Karin Stadelmann: «Die Abklärung ist ein Reizbegriff»
Die Fakten: Der Sonderschulbedarf für Kinder steigt seit einiger Zeit stetig an (Ein Beispiel von vielen: Statistik zur Sonderpädagogik Kanton Zürich). Gemeinden investieren Jahr für Jahr mehr Geld in ihre Schulen, während die Wartezeiten für Abklärungen von Kindern Rekordhöhen erreichen und die Diagnose «Verhaltensauffälligkeiten» zunehmen.
Warum das wichtig ist: Die Frage, woher der erhöhte Sonderschulbedarf kommt, ist äusserst umstritten. Faktoren wie die Digitalisierung, der integrative Unterricht und moderne Erziehungsmethoden spielen eine bedeutende Rolle.

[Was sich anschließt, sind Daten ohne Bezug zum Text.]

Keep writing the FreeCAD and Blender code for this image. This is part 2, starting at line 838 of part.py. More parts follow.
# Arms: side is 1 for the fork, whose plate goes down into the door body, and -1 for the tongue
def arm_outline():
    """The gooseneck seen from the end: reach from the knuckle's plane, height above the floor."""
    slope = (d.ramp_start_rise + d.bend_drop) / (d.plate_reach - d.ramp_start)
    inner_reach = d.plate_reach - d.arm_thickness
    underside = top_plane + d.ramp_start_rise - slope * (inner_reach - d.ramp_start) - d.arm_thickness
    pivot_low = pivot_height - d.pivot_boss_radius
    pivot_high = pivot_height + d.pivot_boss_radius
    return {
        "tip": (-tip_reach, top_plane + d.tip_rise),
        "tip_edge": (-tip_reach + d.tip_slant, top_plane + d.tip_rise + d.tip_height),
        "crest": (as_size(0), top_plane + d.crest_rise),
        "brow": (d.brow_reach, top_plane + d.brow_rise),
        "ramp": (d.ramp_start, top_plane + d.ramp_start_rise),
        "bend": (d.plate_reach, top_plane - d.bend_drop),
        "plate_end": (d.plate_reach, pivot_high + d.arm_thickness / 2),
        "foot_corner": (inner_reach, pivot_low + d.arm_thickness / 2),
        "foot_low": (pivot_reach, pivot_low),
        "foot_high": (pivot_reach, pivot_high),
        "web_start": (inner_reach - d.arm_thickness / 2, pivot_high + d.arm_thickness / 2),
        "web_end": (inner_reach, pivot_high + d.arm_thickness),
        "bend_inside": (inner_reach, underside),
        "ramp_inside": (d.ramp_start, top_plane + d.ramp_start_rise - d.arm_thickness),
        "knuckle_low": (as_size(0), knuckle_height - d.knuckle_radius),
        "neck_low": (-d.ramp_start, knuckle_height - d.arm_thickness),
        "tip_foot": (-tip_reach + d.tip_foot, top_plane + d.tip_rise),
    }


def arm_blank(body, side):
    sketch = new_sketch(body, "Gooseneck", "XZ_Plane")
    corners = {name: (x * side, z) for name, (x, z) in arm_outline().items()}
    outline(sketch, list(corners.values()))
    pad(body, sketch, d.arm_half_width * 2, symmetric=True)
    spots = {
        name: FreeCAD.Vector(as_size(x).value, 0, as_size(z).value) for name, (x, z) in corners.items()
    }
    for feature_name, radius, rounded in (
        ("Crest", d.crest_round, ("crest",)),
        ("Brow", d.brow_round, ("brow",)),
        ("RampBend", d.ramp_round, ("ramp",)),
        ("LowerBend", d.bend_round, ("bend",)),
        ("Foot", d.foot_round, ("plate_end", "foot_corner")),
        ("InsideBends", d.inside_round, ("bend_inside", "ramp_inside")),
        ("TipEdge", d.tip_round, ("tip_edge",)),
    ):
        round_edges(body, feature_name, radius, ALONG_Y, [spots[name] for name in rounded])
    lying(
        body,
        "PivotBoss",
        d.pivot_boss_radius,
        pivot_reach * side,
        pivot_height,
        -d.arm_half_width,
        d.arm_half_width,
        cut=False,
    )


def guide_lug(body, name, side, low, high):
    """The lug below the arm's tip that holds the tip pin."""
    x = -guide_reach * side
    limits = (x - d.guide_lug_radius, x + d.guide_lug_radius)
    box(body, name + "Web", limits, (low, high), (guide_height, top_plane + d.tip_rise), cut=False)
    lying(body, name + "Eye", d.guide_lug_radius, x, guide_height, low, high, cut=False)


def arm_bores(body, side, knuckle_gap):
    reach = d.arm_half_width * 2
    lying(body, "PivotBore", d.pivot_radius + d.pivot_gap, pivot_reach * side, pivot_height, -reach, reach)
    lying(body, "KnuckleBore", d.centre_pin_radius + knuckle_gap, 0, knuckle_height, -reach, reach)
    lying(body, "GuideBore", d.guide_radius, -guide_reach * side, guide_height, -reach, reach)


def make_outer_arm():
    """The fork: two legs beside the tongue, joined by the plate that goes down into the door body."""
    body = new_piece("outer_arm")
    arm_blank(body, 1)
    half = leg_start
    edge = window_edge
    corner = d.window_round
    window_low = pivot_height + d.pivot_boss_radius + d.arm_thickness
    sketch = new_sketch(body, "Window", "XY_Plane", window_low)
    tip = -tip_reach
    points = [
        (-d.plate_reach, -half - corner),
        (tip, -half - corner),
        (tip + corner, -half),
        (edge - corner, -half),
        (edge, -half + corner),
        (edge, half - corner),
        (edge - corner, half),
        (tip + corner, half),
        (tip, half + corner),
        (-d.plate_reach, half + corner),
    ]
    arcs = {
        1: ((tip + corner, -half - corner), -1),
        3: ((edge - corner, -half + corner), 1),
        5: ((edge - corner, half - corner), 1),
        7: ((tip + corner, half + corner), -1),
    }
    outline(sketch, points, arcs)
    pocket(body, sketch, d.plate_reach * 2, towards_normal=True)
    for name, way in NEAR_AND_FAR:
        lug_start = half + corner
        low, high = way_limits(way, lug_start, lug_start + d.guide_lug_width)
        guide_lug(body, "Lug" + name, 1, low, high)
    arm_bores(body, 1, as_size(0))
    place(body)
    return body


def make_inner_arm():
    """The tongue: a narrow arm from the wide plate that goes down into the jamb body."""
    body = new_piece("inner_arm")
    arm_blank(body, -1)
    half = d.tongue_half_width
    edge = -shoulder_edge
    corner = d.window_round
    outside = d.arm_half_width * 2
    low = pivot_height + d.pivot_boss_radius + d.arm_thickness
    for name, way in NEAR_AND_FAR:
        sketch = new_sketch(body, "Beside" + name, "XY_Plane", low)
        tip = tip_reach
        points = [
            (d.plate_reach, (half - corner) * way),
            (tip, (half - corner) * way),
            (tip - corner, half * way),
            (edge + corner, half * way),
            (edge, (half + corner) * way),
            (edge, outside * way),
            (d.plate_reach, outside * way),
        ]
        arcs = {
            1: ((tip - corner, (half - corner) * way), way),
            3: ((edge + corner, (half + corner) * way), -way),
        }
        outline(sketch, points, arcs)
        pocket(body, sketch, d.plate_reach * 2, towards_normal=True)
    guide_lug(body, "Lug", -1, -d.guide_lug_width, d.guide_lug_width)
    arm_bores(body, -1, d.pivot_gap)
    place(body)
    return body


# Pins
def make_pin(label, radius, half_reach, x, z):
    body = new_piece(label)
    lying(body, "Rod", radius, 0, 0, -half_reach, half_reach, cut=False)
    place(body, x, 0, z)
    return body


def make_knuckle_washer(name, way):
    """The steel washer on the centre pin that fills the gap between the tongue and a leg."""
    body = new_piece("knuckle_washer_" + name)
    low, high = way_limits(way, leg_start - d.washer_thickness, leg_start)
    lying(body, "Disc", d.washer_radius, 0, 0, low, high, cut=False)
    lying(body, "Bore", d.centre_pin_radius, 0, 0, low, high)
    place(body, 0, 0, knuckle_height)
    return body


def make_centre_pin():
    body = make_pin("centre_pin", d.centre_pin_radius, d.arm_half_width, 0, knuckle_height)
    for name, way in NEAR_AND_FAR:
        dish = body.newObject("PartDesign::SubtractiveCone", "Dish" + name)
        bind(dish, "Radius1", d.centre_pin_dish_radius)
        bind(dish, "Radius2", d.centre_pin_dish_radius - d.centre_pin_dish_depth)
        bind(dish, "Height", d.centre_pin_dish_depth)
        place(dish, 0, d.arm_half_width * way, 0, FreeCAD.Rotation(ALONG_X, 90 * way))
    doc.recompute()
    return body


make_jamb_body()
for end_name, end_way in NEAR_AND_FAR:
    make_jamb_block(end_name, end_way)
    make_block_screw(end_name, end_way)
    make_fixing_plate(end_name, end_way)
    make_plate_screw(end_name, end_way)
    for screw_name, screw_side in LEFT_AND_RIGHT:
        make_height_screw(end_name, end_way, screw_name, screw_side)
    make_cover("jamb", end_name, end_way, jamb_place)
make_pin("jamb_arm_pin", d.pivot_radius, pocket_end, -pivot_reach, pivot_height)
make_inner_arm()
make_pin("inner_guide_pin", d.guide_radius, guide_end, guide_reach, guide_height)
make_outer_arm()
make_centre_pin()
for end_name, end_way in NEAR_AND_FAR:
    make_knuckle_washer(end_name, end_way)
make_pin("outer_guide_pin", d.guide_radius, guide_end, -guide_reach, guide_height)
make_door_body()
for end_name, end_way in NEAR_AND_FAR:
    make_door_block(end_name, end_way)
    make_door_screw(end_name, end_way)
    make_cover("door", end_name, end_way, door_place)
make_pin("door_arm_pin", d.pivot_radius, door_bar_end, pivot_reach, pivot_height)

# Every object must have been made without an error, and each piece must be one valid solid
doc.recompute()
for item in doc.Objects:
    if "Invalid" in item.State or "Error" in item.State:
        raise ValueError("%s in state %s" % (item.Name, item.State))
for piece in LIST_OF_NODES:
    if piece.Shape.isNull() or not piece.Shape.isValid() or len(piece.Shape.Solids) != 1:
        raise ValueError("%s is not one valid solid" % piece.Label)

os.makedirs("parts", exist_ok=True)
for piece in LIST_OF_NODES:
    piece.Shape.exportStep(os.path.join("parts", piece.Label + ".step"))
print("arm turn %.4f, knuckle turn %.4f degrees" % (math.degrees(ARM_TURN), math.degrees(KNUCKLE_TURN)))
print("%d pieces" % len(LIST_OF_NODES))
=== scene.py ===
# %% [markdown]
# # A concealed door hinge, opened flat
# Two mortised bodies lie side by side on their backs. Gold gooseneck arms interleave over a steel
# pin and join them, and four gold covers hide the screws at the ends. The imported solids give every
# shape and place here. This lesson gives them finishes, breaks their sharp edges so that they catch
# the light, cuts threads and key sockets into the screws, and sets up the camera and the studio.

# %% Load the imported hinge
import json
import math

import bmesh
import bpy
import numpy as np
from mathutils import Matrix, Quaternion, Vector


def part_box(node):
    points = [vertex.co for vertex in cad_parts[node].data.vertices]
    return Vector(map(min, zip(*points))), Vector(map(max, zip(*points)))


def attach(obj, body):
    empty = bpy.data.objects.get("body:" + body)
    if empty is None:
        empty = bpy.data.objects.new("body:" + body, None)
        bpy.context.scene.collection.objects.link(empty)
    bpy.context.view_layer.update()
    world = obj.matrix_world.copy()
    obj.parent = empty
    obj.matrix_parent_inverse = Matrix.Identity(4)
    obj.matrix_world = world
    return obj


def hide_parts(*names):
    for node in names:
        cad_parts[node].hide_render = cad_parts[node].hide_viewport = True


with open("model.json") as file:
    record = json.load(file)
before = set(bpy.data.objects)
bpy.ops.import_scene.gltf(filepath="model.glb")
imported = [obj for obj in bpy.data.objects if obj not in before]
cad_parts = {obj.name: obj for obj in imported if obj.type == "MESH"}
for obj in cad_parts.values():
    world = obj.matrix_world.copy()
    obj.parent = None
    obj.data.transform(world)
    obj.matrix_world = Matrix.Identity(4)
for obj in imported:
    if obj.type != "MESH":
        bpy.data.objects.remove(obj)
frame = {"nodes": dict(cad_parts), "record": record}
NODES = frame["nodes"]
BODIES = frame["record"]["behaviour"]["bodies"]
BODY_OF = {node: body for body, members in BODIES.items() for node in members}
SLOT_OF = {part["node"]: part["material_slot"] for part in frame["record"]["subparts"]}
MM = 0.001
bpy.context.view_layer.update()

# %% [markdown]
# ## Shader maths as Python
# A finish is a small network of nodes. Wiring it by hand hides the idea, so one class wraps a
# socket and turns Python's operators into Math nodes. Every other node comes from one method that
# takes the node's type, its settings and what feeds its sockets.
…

Der «Nebelspalter» hat Karin Stadelmann zu diesem Thema befragt.
O-Ton Stadelmann: «Heutzutage stehen Eltern und Schulen vor vielfältigeren Anforderungen als früher. Beispiele hierfür sind die Digitalisierung, verschiedene Vorstellungen von Erziehung und unterschiedliche Familienmodelle, die für alle Beteiligten neue Herausforderungen mit sich bringen. Insbesondere die Corona-Pandemie hat diese Faktoren noch verstärkt.»

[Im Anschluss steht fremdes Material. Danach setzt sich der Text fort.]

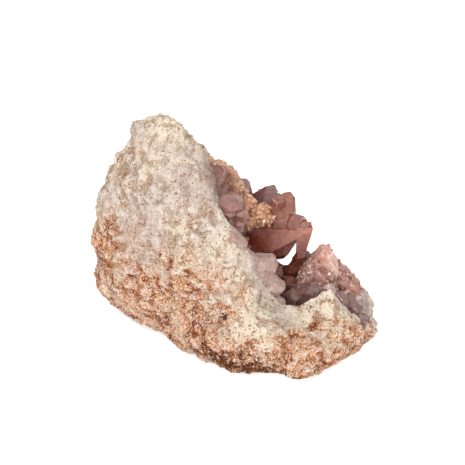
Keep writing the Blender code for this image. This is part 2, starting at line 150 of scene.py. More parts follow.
# Grooves between the lobes of the rind: the points they run through, then reach, depth and stain,
# which is iron in the grooves and painted shade in the cleft along the base.
FURROWS = [
    ([(-40.5, -3.5, 43), (-41, -4.5, 37), (-42.5, -4.5, 30.5), (-42.5, -3.5, 22.5),
      (-41.5, -2.5, 14)], 1.6, 0.9, 0.3),
    ([(-21.5, -21.5, 38.5), (-21.5, -20.5, 29.5), (-21.5, -19.5, 21), (-22.5, -14, 9)], 1.5, 1.1, 0.9),
    ([(-15, -24.5, 35), (-13, -25, 29.5), (-11.5, -23.5, 23.5)], 1.5, 0.8, 0.9),
    ([(-12.5, -25.5, 11.5), (-9.5, -27.5, 9), (-6, -28.5, 7), (-2, -32, 6.5),
      (2, -33.5, 5.5), (7.5, -34, 4.5), (14, -33, 2.5)], 2, 1.4, 1.3),
    ([(1, -34, 12.5), (4, -34.5, 12), (7.5, -34.5, 11), (12.5, -34.5, 11),
      (17, -35, 12), (18.5, -32.5, 13.5), (20.5, -28.5, 14.5)], 1.4, 0.8, 0.9),
    ([(20.5, -28.5, 14.5), (23.5, -27.5, 14), (26, -28.5, 12.5)], 1.6, 0.7, 1),
    ([(26, -28.5, 12.5), (27, -23, 14), (29.5, -19.5, 15.5), (33, -19, 16),
      (36.5, -19.5, 14.5), (39.5, -19.5, 12.5), (42, -16.5, 9), (44, -15.5, 5)], 1.2, 0.7, 0.9),
    ([(36, -26, 7), (34, -28.5, 5)], 1.3, 0.7, 1),
    ([(-9, -24, 20.5), (-6, -26.5, 25), (-2.5, -29, 22.5)], 1.2, 0.6, 0.9),
    ([(-16.5, -22.5, 13), (-12.5, -23, 18), (-15, -23, 24.5)], 1.3, 0.7, 0.9),
    ([(-26, -15, 15), (-29.5, -12.5, 19.5), (-33, -11, 24.5), (-37, -8, 27)], 1.3, 0.7, 0.9),
    ([(-36, 2, 69.5), (-37, -1.5, 65), (-39.5, -1.5, 57.5)], 1.4, 0.8, 0.15),
    ([(-20, 30, 50), (-16, 33, 38), (-18, 35, 24), (-12, 36, 12)], 1.8, 1, 0.8),
    ([(-44, 14, 44), (-40, 24, 34), (-36, 30, 20)], 1.8, 1, 0.7),
    ([(8, 35, 22), (20, 33, 16), (32, 30, 8)], 1.6, 0.8, 0.8),
]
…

Ein häufiges Bild im Alltag: Das Kind mit dem Tablet in der Hand. Die Digitalisierung hat in nahezu allen Lebensbereichen an Bedeutung gewonnen, besonders seit der Pandemie auch in den Schulen. Aktuell mangelt es in der Forschung noch an Studien zur Verbindung von Erziehung und Digitalisierung und somit an Fortschritten.
O-Ton Stadelmann: «Die Forschung im Bereich der Digitalisierung und deren Auswirkungen auf die Erziehung und das Verhalten hat noch viel vor sich. Derzeit fehlen klare Daten, die den Einfluss der digitalen Welt auf Erziehung und Schulentwicklung aufzeigen.»

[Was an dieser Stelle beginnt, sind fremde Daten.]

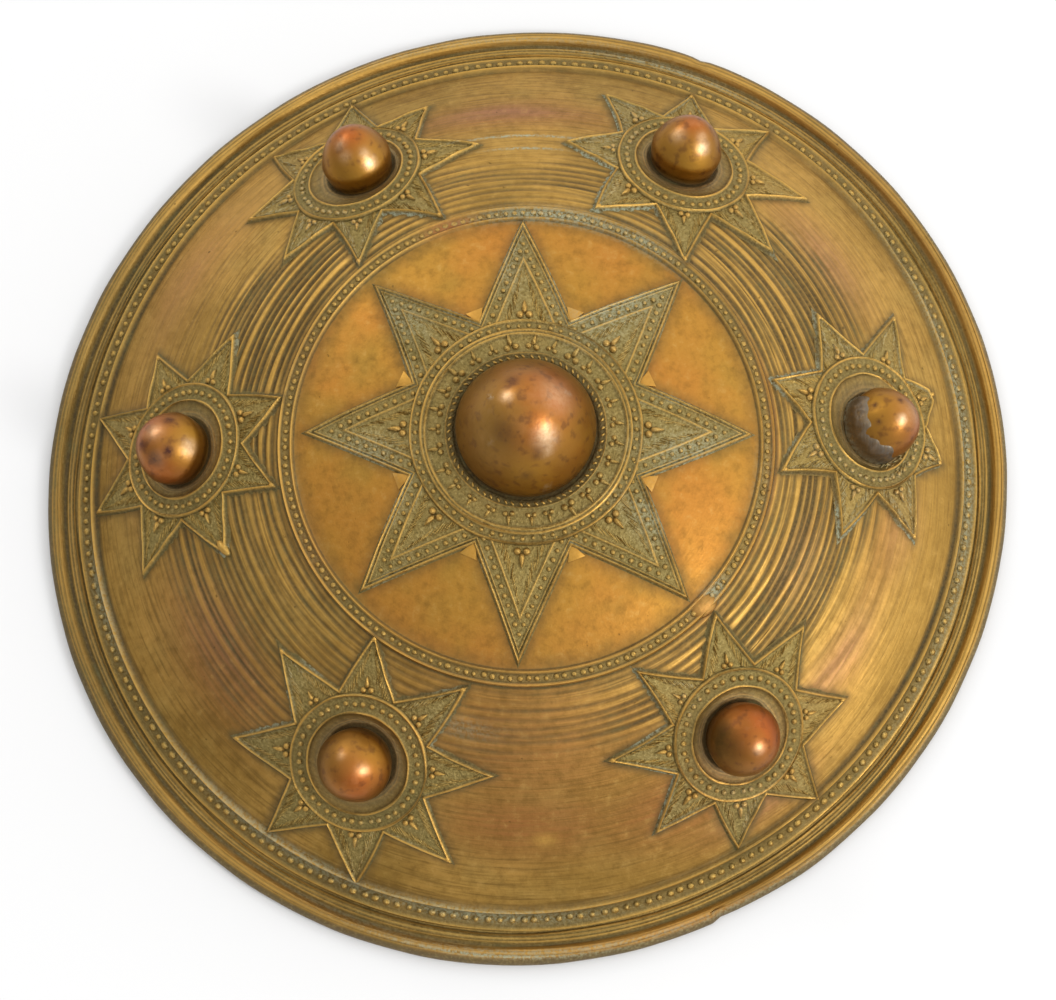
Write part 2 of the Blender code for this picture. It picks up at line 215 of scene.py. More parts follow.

Der Begriff «Abklärung» ist seit einigen Jahren geläufig, wenn es um Schulkinder geht, die Schwierigkeiten im Verhalten und beim Lernen haben. Derzeit warten Eltern bis zu zwölf Monate auf einen Abklärungstermin für ihr Kind, obwohl viele sich dagegenstellen. Karin Stadelmann erläutert, dass das Wort «Abklärung» bei vielen Eltern Alarm auslöst, da sie befürchten, dass ihr Kind als nicht normal eingestuft wird.
O-Ton Stadelmann: «Die Abklärung ist ein Reizbegriff, der bei vielen Eltern sofort Alarm und Angst auslöst. Dieses Stigma haftet der Abklärung an, belastet die Eltern, das Kind und auch Lehrkräfte. Das verlängert den Prozess bis gute Unterstützungsmassnahmen gefunden werden. Besonders Lehrkräfte sollten genauer hinschauen und sorgfältig unterscheiden, ob es sich um eine Verhaltensauffälligkeit handelt, die effektiv untersucht und spezifisch unterstützt werden sollte, oder um ein vorübergehendes Problem, das direkt mit dem Kind und den Eltern gelöst werden kann. Um sich selbst zu schützen, verweisen einige Lehrer teilweise zu schnell auf eine Abklärung.»
Auch der integrative Unterricht wird als mögliche Ursache für die steigenden Sonderschulzahlen diskutiert. Karin Stadelmann sieht den integrativen Ansatz grundsätzlich positiv, fordert jedoch zusätzliche Massnahmen zur Entlastung, wie zeitlich begrenzte Förderzeiten durch Lerninseln. Sie kritisiert zudem die unzureichende praktische Ausbildung an Pädagogischen Hochschulen im Bereich der Elternarbeit.
O-Ton Stadelmann: «Die Grundidee des integrativen Unterrichts ist gut, aber es braucht mehr Massnahmen zur Entlastung, wie Lerninseln. Wir können nicht alles im Bereich der Erziehung der Schule ab delegieren. Auch die Lehrerausbildung sollte realistischer über die Herausforderungen im Schulalltag informieren und mehr praktische Aspekte vermitteln, besonders zur Elternarbeit.»
Dieser Artikel wurde am 8. August im Nebelspalter publiziert.